A cronologia da tragédia anunciada, descrita com minúcias e detalhes até então não conhecidos - desde o dia 1º de maio quando a elevação rápida do nível do Guaíba deu sinais do que ainda estava por vir, passando, em 3 de maio, pela superação da marca histórica dos 4m76cm, registrada em 1941, até atingir, em 5 de maio, a cota recorde de 5m37cm, e todos os desdobramentos, no dia a dia na capital do Estado sitiada, que exigiu a derrubada da passarela da Estação Rodoviária para a construção e um corredor humanitário pela Avenida Castelo Branco, em 10 de maio, seguido do drama dos desabrigados e a corrente de solidariedade que se criou em torno desses, até que, passados 29 dias intermináveis, o nível do Guaíba, no pórtico central do Cais Mauá, voltou a ficar abaixo da cota de inundação, em 31 de maio - é fonte de consulta obrigatória, para quem, no futuro, buscar o resgate histórico desse cataclismo climático que assolou, não só a Grande Porto Alegre, mas boa parte do Rio Grande do Sul. Inclua-se, também, o registro dos números da cheia e seus impactos na Capital, postos na esmerada compilação dos autores, com destaque para 5 mortos, 160.210 pessoas afetada, 39.422 edificações ilhadas, 45.970 empresa prejudicadas, etc.

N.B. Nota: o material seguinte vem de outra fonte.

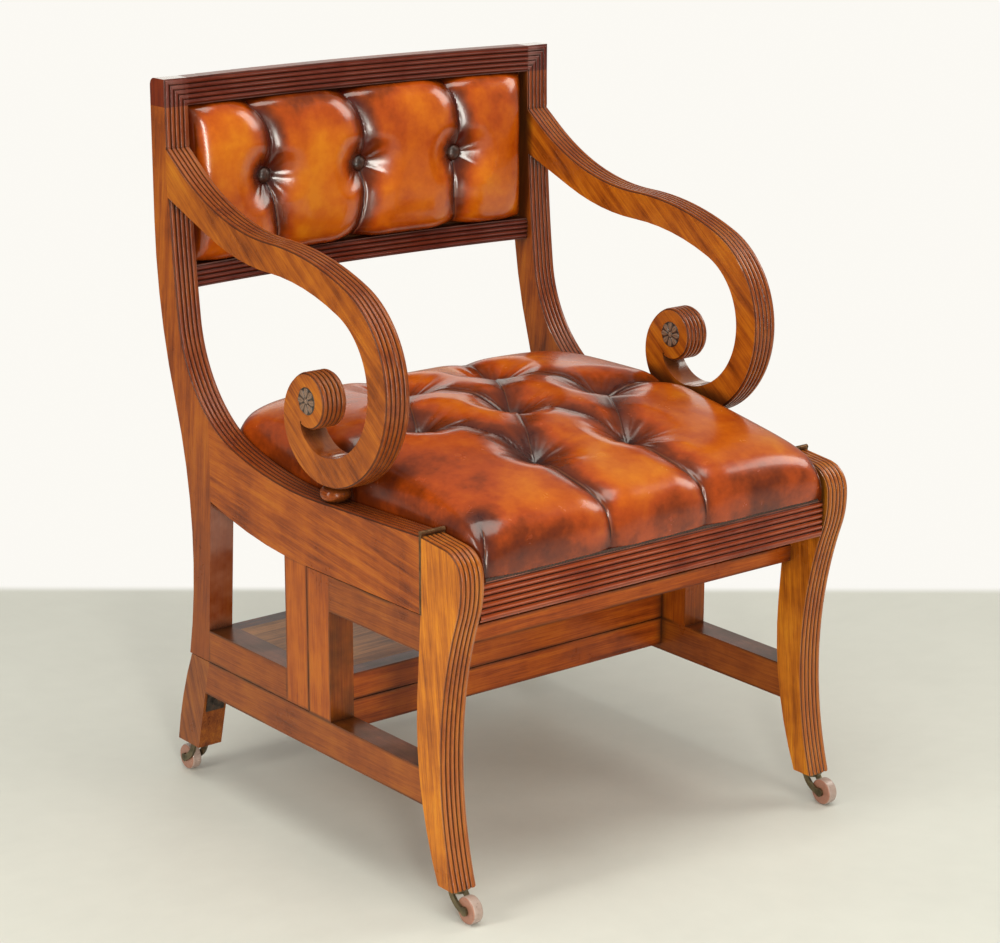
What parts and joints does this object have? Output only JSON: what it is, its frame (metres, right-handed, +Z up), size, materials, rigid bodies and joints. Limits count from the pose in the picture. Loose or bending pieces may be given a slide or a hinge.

Mais do que identificar culpados pela tragédia que assolou a capital dos gaúchos, com a inundação do centro histórico e de alguns bairros da cidade, além de zonas nas cidades vizinhas, os autores do livro A ENCHENTE DE 24 buscaram o entendimento das causas que levaram às falhas do sistema anticheias de Poto Alegre, que vai mais além dos 2.647 m do Muro da Mauá, construído no Centro Histórico, passando pelos 24 km de diques externos a sul e a norte da cortina de concreto e por outros 44 km de diques internos destinados a conter a subidas de arroios como Sarandi, Dilúvio, Cavalhada e Sanga da Morte. Resumindo, o sistema, quando posto a prova, em 2024, falhou. Havia dados sinais que isso podia acontecer, em 2023. As razões para o caos que se instalou na Capital do Estado são muitas. Desde a falta de um plano de contingência, validado com simulações envolvendo a população, para lidar com desastres dessa natureza, ausência ou manutenção deficiente dos equipamentos (frestas nos pórticos do Muro da Mauá), altura das estruturas de proteção subdimensionadas, casas de bombeamento que tiveram de ser desligadas ou não funcionaram e tantas outras, detalhadas e avalizadas por técnicos em hidrologia, que os autores do livro citado tiveram a preocupação de consultar antes de publicar.

O melhor da obra, na minha opinião, está na descrição, nua e crua, do drama vivido pelos atingidos pela enchente de 2024, nos bairros mais pobres de Porto Alegre, na região das ilhas e nas cidades vizinhas que são partes da Grande Porto Alegre (Canoas e Eldorado do Sul, por exemplo), mostrando o quanto o ser humano pode, numa hora dessas, exteriorizar o seu lado mais torpe, manifesto nos saqueadores de ocasião, ou mais altruístico, nas atitudes dos que se solidarizaram em ajudar os necessitados. Exemplos não faltam na obra, sendo encontráveis nos relatos de casos, acompanhados de perto pelos jornalistas, envolvendo o resgate de pessoas e de animais (o caso do cavalo Caramelo foi emblemático, mas não foi o único) e até a inusitada situação vivida por um senhor de 99 anos que, tendo sido atingido pela enchente de 1941, viu a história se repetir, como tragédia, em 2024.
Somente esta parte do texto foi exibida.